La escritura nace con los dioses, nace con Nidaval en Mesopotamia (diosa de los cereales y la escritura), con Toht en el lejano Egipto, pero sea cual fuere el dios al que se quiera citar, ellos solo pueden acceder a la tierra mediante la palabra escrita. Los griegos se caracterizaron por dar visa a todas sus deidades por medio de la escritura, también en saber que la lamentación era propia de eso. La intertextualidad excede el diálogo con el pasado y alcanza una fluidez verbal que lo resume muy bien en uno los capítulos: “Ay de mí [o las palabras que repetí para no olvidar]”. Como si el dolor fuese en realidad la memoria punzante necesaria para vivir. 

 “Ay de mí y los nuevos contextos que hacen que todo sea una mierda menos honesta y más cool
Ay de mí porque nunca más diré nunca más mientras el hombre más solo y más feo escriba el primer poema de amor
Ay de mí y de tantas carreteras sobre buses que nunca me sacaron ni trajeron de mi propia noche”

El último libro, [y punto], como punto final a una etapa, el que habla es un muerto. Desde su condición de no cadáver, sino de conciencia viviente, nos habla de un país donde está encerrado un continente y, a su vez, el planeta entero. Ya fuera de toda atadura. El poeta se describe, al igual que su entorno en tercera persona. Se da tiempo de verse como un extraño y plantea: “El miedo preconiza todo lo que vive El lenguaje es el único don heredado de los muertos”.

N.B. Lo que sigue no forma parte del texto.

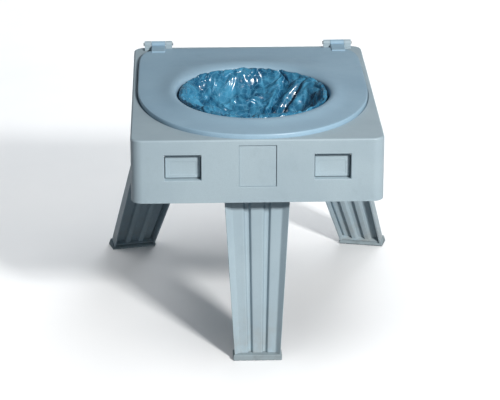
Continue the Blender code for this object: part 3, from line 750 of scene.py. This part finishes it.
def inner_profile(sheet=LEG_SHEET):
    """The section's inside line, a sheet's thickness in from the outer line, both in metres."""
    half = [Vector((across * LEG_MIDDLE_HALF, inward * MM)) for across, inward in LEG_PROFILE]
    line = half + [Vector((-p.x, p.y)) for p in reversed(half)]
    made = []
    for i, here in enumerate(line):
        before, after = line[max(i - 1, 0)], line[min(i + 1, len(line) - 1)]
        sides = [v.normalized() for v in (here - before, after - here) if v.length > 0]
        normals = [Vector((v.y, -v.x)) for v in sides]
        mitre = (normals[0] + normals[-1]).normalized()
        spot = here + mitre * (sheet / mitre.dot(normals[0]))
        made.append((spot.x / LEG_MIDDLE_HALF, spot.y))
    return made


def leg_row(leg, down):
    """The channel's section at one height, with rounded folds: outer line, then inner line back."""
    half = LEG_PROFILE + [(-across, inward) for across, inward in reversed(LEG_PROFILE)]
    outer = [leg.point(across, inward * MM, down) for across, inward in half]
    inner = [leg.point(across, inward, down) for across, inward in inner_profile()]
    return rounded_line(outer, FOLD_R) + rounded_line(inner, FOLD_INSIDE_R)[::-1]


def build_leg(leg):
    """Ribbed channel, with cross webs inside, and a neck and a barrel at the pin."""
    rows = [leg_row(leg, float(down)) for down in np.linspace(BOARD_START, leg.stop + 4 * MM, LEG_ROWS)]
    channel = as_object(skin_rings(rows, capped=True), "channel")
    extras = [box("neck", (-BARREL_HALF, -NECK_HALF, -BOARD_START - 4 * MM),
                  (BARREL_HALF, NECK_HALF, -4 * MM)),
              rod("barrel", BARREL_R, (-BARREL_HALF, 0, 0), (BARREL_HALF, 0, 0), 48)]
    for down in (BOARD_START + 1.5 * MM, leg.stop * 0.55, leg.stop - 1.5 * MM):
        extras.append(cross_web(leg, down))
    join(channel, *extras)
    end = box("end", (-0.2, -0.05, -leg.stop - 0.03), (0.2, 0.05, -leg.stop))
    bore = rod("bore", PIN_BORE_R, (-0.06, 0, 0), (0.06, 0, 0))
    flat_faces(cut(channel, end, bore))
    channel.data.transform(leg.place)
    finish(channel, f"{leg.name}_leg_channel", LEG, leg.body, f"{leg.name}_leg")


def cross_web(leg, down):
    """A thin web across the inside of the channel, a little lower than its flanges."""
    line = inner_profile(LEG_SHEET - 0.9 * MM)
    line[0], line[-1] = (line[0][0], WEB_TOP), (line[-1][0], WEB_TOP)
    rings = [[leg.point(across, inward, down + offset) for across, inward in line]
             for offset in (-WEB_T / 2, WEB_T / 2)]
    return as_object(skin_rings(rings, capped=True), "web", smooth=0)


SHOE_OUT, SHOE_GAP, SHOE_ROUND = 2.2 * MM, 0.3 * MM, 1.4 * MM
GROOVES, GROOVE_HALF = 6, 1.2 * MM


def build_foot(leg):
    """A rubber shoe with a rounded rim and shallow grooves in its sole."""
    rings = []
    for on_ground in (False, True):
        ring = []
        for across, inward in ((-1, -SHOE_OUT), (1, -SHOE_OUT),
                               (1, LEG_DEPTH + SHOE_OUT), (-1, LEG_DEPTH + SHOE_OUT)):
            corner = leg.point(across, inward, leg.stop + SHOE_GAP)
            corner.x += across * SHOE_OUT
            if on_ground:
                down = leg.ground(corner.y)
                corner.x += leg.slant * (down + corner.z)
                corner.z = -down
            ring.append(corner)
        rings.append(ring)
    shoe = as_object(skin_rings(rings, capped=True), "shoe")
    shoe.data.transform(leg.place)
    soften(shoe, SHOE_ROUND, 3, 30)
    low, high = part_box(f"{leg.name}_foot")
    grooves = []
    for step in range(1, GROOVES + 1):
        x = low.x + (high.x - low.x) * step / (GROOVES + 1)
        grooves.append(box("groove", (x - GROOVE_HALF, low.y - 0.02, -1 * MM),
                           (x + GROOVE_HALF, high.y + 0.02, 1.0 * MM)))
    cut(shoe, *grooves)
    finish(shoe, f"{leg.name}_shoe", RUBBER, leg.body, f"{leg.name}_foot")


LUG_IN, LUG_T = BARREL_HALF + 0.4 * MM, 7 * MM
LUG_OUT = LUG_IN + LUG_T
LUG_BACK, LUG_FRONT = 15.5 * MM, 12 * MM
YOKE_T, YOKE_HALF, YOKE_GAP = 5 * MM, 15 * MM, 0.3 * MM
GUSSET_HALF_T, GUSSET_DOWN, GUSSET_OUT = 1.5 * MM, 18 * MM, 12 * MM
STOP_R, STOP_GAP, STOP_DOWN = 2.5 * MM, 0.3 * MM, 10 * MM
SCREW_X, SCREW_HOLE_R = 22 * MM, 1.8 * MM
PIN_R, PIN_HEAD_R = 4 * MM, 6.5 * MM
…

La cabeza sangrante del rapsoda puede seguir cantando aún alejada de su cuerpo. Esto nos lo dijo Ovidio. Hernández Montecinos también abrió las puertas del inframundo y desde ahí su cabeza, aún sangrando con la herida chilena, seguirá entonando el mito que llama a la insolencia y reclama la salida de la élite intelectual para que sus pies de páginas en la poesía latinoamericana tracen un nuevo camino, del cual cada quien se hará responsable.